Like with the InfluxDB and Telegraf, we start with configuring the repository file.

sudo nano /etc/yum.repos.d/grafana.repo
[grafana]
name=grafana
baseurl=https://packages.grafana.com/oss/rpm
repo_gpgcheck=1
enabled=1
gpgcheck=1
gpgkey=https://packages.grafana.com/gpg.key
sslverify=1
sslcacert=/etc/pki/tls/certs/ca-bundle.crt

And continue with the installation.

yum install grafana
systemctl start grafana-server
systemctl status grafana-server
systemctl enable grafana-server.service

After successfully installing, you can login to the Grafana GUI with the address of your server (http://your-server-ip:3000)(username/password: admin) and follow the steps in the Welcome page.

Creating a Datasource

Following the create datasource button directs you to page that you can connect to your database with pre-defined datasource templates. We’re choosing InfluxDB.

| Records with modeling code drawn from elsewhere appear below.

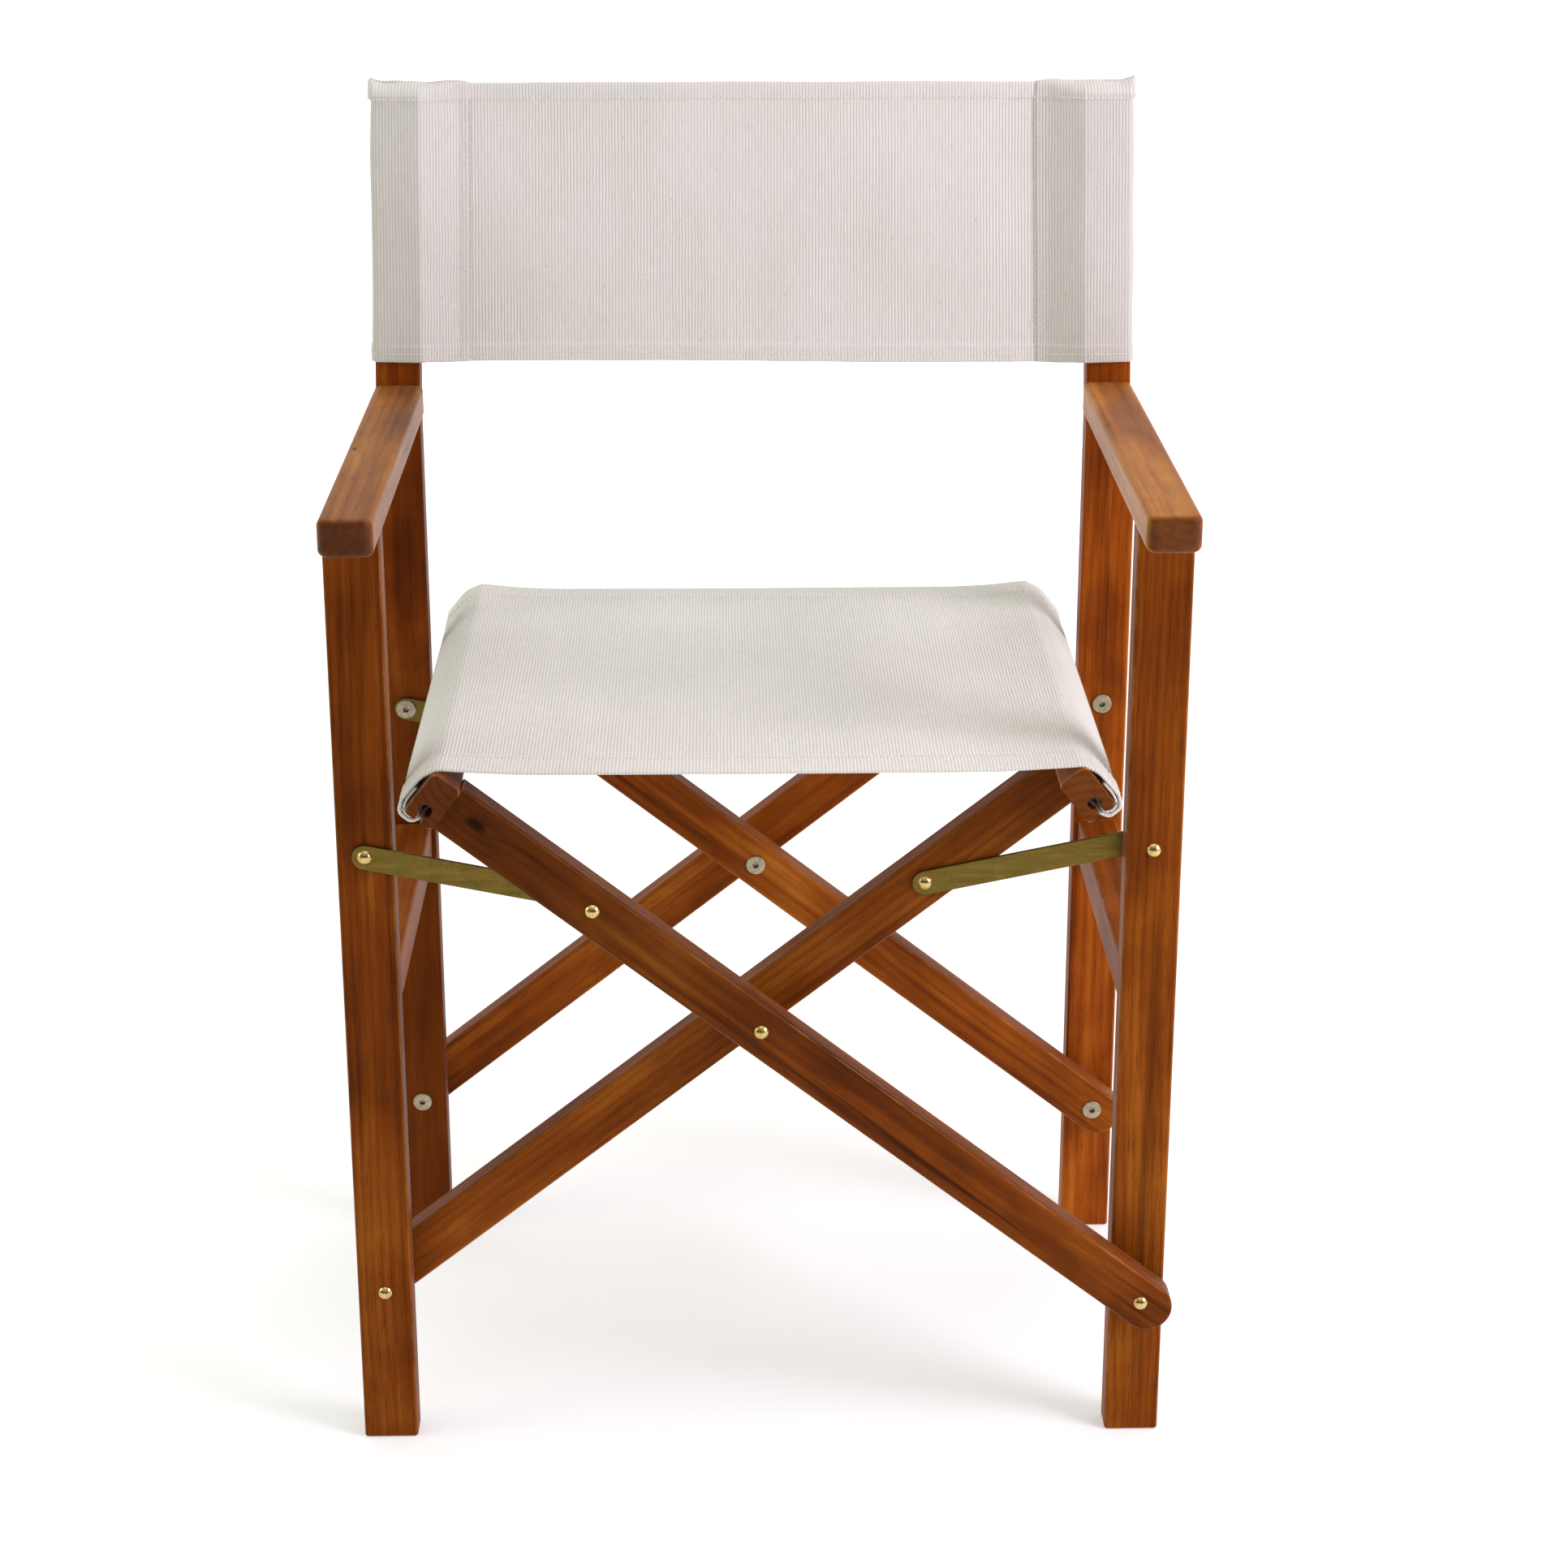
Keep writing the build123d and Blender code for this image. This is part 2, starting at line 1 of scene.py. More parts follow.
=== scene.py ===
import bpy
import json
import math
import numpy as np
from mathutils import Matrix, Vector


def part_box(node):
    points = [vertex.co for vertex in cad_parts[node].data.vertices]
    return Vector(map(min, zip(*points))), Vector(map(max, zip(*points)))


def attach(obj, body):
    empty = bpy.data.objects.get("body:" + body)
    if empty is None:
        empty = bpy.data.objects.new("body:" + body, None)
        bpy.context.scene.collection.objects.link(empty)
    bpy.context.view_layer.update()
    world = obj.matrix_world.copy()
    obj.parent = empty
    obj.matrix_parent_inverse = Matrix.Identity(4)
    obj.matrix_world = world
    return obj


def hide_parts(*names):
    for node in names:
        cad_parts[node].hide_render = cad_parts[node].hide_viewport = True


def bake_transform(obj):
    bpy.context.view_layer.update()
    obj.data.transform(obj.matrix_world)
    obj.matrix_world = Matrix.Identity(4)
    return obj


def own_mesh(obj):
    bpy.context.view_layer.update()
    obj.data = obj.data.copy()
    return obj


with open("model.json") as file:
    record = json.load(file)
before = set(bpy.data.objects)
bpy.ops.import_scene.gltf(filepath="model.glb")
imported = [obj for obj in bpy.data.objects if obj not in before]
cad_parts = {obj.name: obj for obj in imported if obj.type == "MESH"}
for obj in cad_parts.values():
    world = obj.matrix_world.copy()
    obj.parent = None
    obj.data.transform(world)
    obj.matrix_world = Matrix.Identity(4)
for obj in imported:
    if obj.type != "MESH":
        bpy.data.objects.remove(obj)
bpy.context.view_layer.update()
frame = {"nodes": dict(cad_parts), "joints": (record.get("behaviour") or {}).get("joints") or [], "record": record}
NODES = frame["nodes"]
JOINTS = {joint["name"]: joint for joint in frame["joints"]}
SIDES = ("left", "right")
HAND = {"left": -1, "right": 1}
MM = 0.001
rng = np.random.default_rng(7)    # drawn from once for each piece of wood, in order

# The bars' slope, from the bottom pivot and the point where two bars cross
PIVOT = Vector(JOINTS["fold"]["pos_m"])
CROSS = Vector(JOINTS["scissor"]["pos_m"])
BAR_ANGLE = math.atan2(CROSS.z - PIVOT.z, CROSS.x - PIVOT.x)

# ---- Cloth sizes, in metres ----
CLOTH = 1.15 * MM            # single thickness
RIB = 2.2 * MM               # pitch of the canvas's ribs
SEAT_HEM = 27 * MM           # width of the hems along the seat's front and rear edges
RAIL_EDGE = 204.5 * MM       # where the seat leaves a rail's top corner, from the middle
REACH = 30 * MM              # over which the cloth beside an upright or rail comes free
SEAT_SAG = 3.2 * MM          # at the seat's middle
REAR_SAG = 1.3 * MM          # further sag at the seat's rear edge
LOOP_INSET = 9 * MM          # how far the loop round a rod ends inside its keyhole
SLING_HEM = 11 * MM          # width of the hems along the back's upper and lower edges
SEAM_GAP = 28 * MM           # from the upright's inner face to the back's seam
SEAM_WIDTH = 7 * MM          # between the seam's two rows of stitches
SEAM_HALF = 1.2 * CLOTH      # from the panel's middle to a flap's middle at the seam
FLAP_EDGE = 0.8 * CLOTH      # the same at the flap's thin free edge
TUCK = {"left": 6 * MM, "right": 20 * MM}    # the panel's edge beyond the seam, inside the flap
HEM_DROP = 2.2 * MM          # how much lower the back's hem hangs between the uprights
HEM_SKEW = 2.2 * MM          # and how much lower towards its right end
SLEEVE_LEAN = 5.5 * MM       # how far inwards the sleeve's top has leaned with the upright
UPRIGHT_EASE = 2.3 * MM      # from the CAD panel's edge to the upright's inner face
UPRIGHT_WIDTH = 31 * MM
RIDGE = 4.2 * MM             # how far the sleeve stands proud at the upright's inner front edge
OUTER_EASE = 0.9 * MM        # how far it stands off the upright's outer face
ARC_STEP = 0.9 * MM          # longest run of a mesh round a bend
STITCH = 3.2 * MM            # length of one stitch
STITCH_PITCH = 4.2 * MM
THREAD = 0.32 * MM           # the thread's radius

# ---- Camera and light ----
LENS = 74.94                 # millimetres, with the sensor
SENSOR = 36
CAMERA_PLACE = (-0.0243, -2.11525, 1.1721)
CAMERA_DIP = 0.3450          # radians below level
CAMERA_TURN = 0.0202         # radians to the chair's right
KEY_RIGHT = 31               # watts
KEY_LEFT = 10
OVERHEAD = 20
FLOOR_GLOW = 0.32            # the floor's emission under the chair
WORLD_FRONT = (0.10, 0.10, 0.10)
WORLD_BACK = (1.0, 1.0, 1.0)
WORLD_STRENGTH = 0.62


# ---- Camera, floor and light ----

def make_camera():
    data = bpy.data.cameras.new("camera")
    data.lens = LENS
    data.sensor_width = SENSOR
    camera = bpy.data.objects.new("camera", data)
    camera.location = CAMERA_PLACE
    camera.rotation_euler = (math.pi / 2 - CAMERA_DIP, 0, -CAMERA_TURN)
    bpy.context.scene.collection.objects.link(camera)
    bpy.context.scene.camera = camera


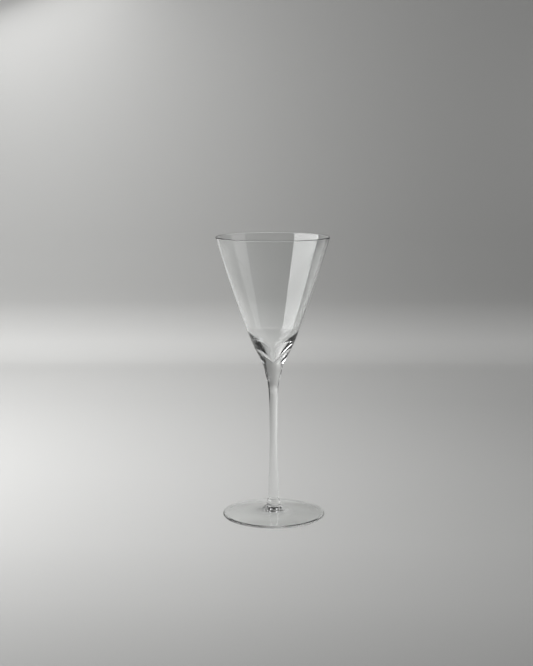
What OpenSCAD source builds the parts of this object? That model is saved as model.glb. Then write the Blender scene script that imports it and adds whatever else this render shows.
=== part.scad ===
// Stemmed cocktail glass in clear blown glass, made as three pieces that are fused while hot:
// a thin V-shaped bowl with a thick bottom, a drawn solid stem and a spun disc foot.
// Millimetres, +Z up. The origin is the middle of the surface that the foot stands on.

/* [Overall] */
// Height of the whole glass, from the table to the rim
glass_height = 230; // [190:1:280]

/* [Bowl] */
// Outside diameter at the rim
rim_diameter = 92.4; // [76:0.2:112]
// Wall thickness at the rim, where the lip is fire-polished to a full round
rim_wall = 1.1; // [0.8:0.05:1.6]
// Wall thickness at the shoulder, where the inside starts to thicken
low_wall = 1.2; // [0.9:0.05:1.8]
// Height of the bowl from its joint with the stem up to the rim
bowl_height = 109; // [92:1:132]
// Outside diameter where the long wall ends and rounds in
hip_diameter = 38.6; // [33:0.2:46]
// Height of that point above the joint with the stem
hip_height = 28; // [24:0.5:32]
// How far the wall keeps its direction while it rounds in below the hip
hip_pull = 14.5; // [10:0.5:16]
// Degrees that the wall is turned off its chord at both ends, so that it swells outward a little
wall_bow = 2.1; // [0:0.1:4]
// Height above the joint where the inside wall starts to thicken
shoulder_height = 33; // [29:0.5:40]
// How far the inside wall keeps its direction below the shoulder
shoulder_pull = 9; // [5:0.5:11]
// Solid glass under the tip of the inside
floor_thickness = 9; // [7:0.5:12]
// Radius of the rounded tip of the inside
tip_radius = 0.8; // [0.4:0.1:1.5]
// Half angle of the inside cone that ends in the tip
tip_angle = 38; // [30:1:44]
// How far that cone keeps its direction above the tip
tip_pull = 11; // [8:0.5:13]

/* [Stem] */
// Diameter where the flared top of the stem meets the bowl
neck_diameter = 14.2; // [12:0.2:17]
// Angle from upright of the flare where the stem meets the bowl
neck_angle = 10; // [6:0.5:14]
// How far the flare keeps that angle into the bowl
neck_pull_up = 9; // [6:0.5:11]
// How far the flare keeps that angle down the stem
neck_pull_down = 12; // [8:0.5:13]
// Diameter of the stem at its waist, the thinnest place
waist_diameter = 6.2; // [5:0.1:7.6]
// Height of the waist above the table
waist_height = 66; // [54:1:78]
// Length over which the stem stays slim below its waist
waist_pull = 20; // [14:1:26]
// Length of the flare at the top of the stem, above its slim stretch
flare_length = 5; // [3:0.5:8]
// Diameter of the stem where it meets the foot
ankle_diameter = 9; // [7.6:0.1:10.8]
// Angle from upright of the stem's side where it meets the foot
ankle_angle = 1.5; // [0:0.5:3]
// How far the side of the stem keeps that angle above the foot
ankle_pull = 20; // [12:1:24]

/* [Foot] */
// Diameter of the foot
foot_diameter = 83.8; // [68:0.2:102]
// Height of the foot piece, from the table to its joint with the stem
foot_height = 13.2; // [11.5:0.1:15.5]
// Thickness of the foot at its rounded edge
edge_thickness = 1.8; // [1.4:0.1:2.4]
// Diameter of the button in the middle of the foot, where it is widest
button_diameter = 12.2; // [11.2:0.2:14.4]
// Height at which the button is widest
button_height = 8.6; // [7.8:0.1:10]
// Length over which the side of the button stays upright above that height
button_pull = 2; // [1:0.25:2.5]
// Angle from upright at which the round top of the button leaves the stem
button_turn = 50; // [35:5:65]
// Length over which the top of the button keeps that angle, where the button is wide enough for it
button_round = 1.6; // [1:0.1:2]
// Diameter where the fillet under the button runs out into the disc
root_diameter = 16.4; // [15.4:0.2:20]
// Height of the upper face of the disc at that diameter
root_height = 6.7; // [6:0.1:7.4]
// Length over which the fillet follows the button
fillet_pull_up = 0.8; // [0.4:0.1:1]
// Length over which the fillet follows the disc, where the disc starts far enough out for it
fillet_pull_out = 1.2; // [0.6:0.1:1.6]
// Width of the flat ring that the foot rests on
rest_width = 2.5; // [2:0.25:4]
// Depth of the hollow under the middle of the foot
hollow_depth = 4.5; // [3.6:0.1:5]

/* [Hidden] */

curve_steps = 24; // straight pieces in each blended curve
round_steps = 10; // straight pieces in each small round
turn_facets = 144; // facets of a full turn in the preview mesh

rim_r = rim_diameter / 2;
hip_r = hip_diameter / 2;
neck_r = neck_diameter / 2;
waist_r = waist_diameter / 2;
ankle_r = ankle_diameter / 2;
foot_r = foot_diameter / 2;
button_r = button_diameter / 2;
root_r = root_diameter / 2;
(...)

We’re naming the datasource, entering the ip-address for the InfluxDB with port 8086, access method should be Server. Since there we’re no certificates created we’ll be proceeding with the basic authentication which requires the username and password for the database you’ve created.

And clicking Save&Test button should be resulted with the output; “Data source is working.”

Building Dashboards

Now it has came to final step of the configuration which is building a dashboard for making the most of the metrics you’ve collected. Clicking build a dashboard button sends you to a blank dashboard with a single empty panel. You could also click the Add Panel button right above for adding new panels.

After clicking Add Query you’ll see a query panel with requiring a lot of data but don’t be discouraged it’s fairly simple. :) In this example we’ll be creating a panel for monitoring the 15 minutes CPU Load Average metric from one of our switches. We’re going to be using singlestat panel type which I think is the best choice for the realtime data.

From -> This is where you define from which source you want to get the data. default means influxDB and xxx-resources is my database table where I stored the metrics of the physical states, agent_host is the switch I wanted to monitor.

Select -> Fields are the types of metrics you’ve collected from the devices.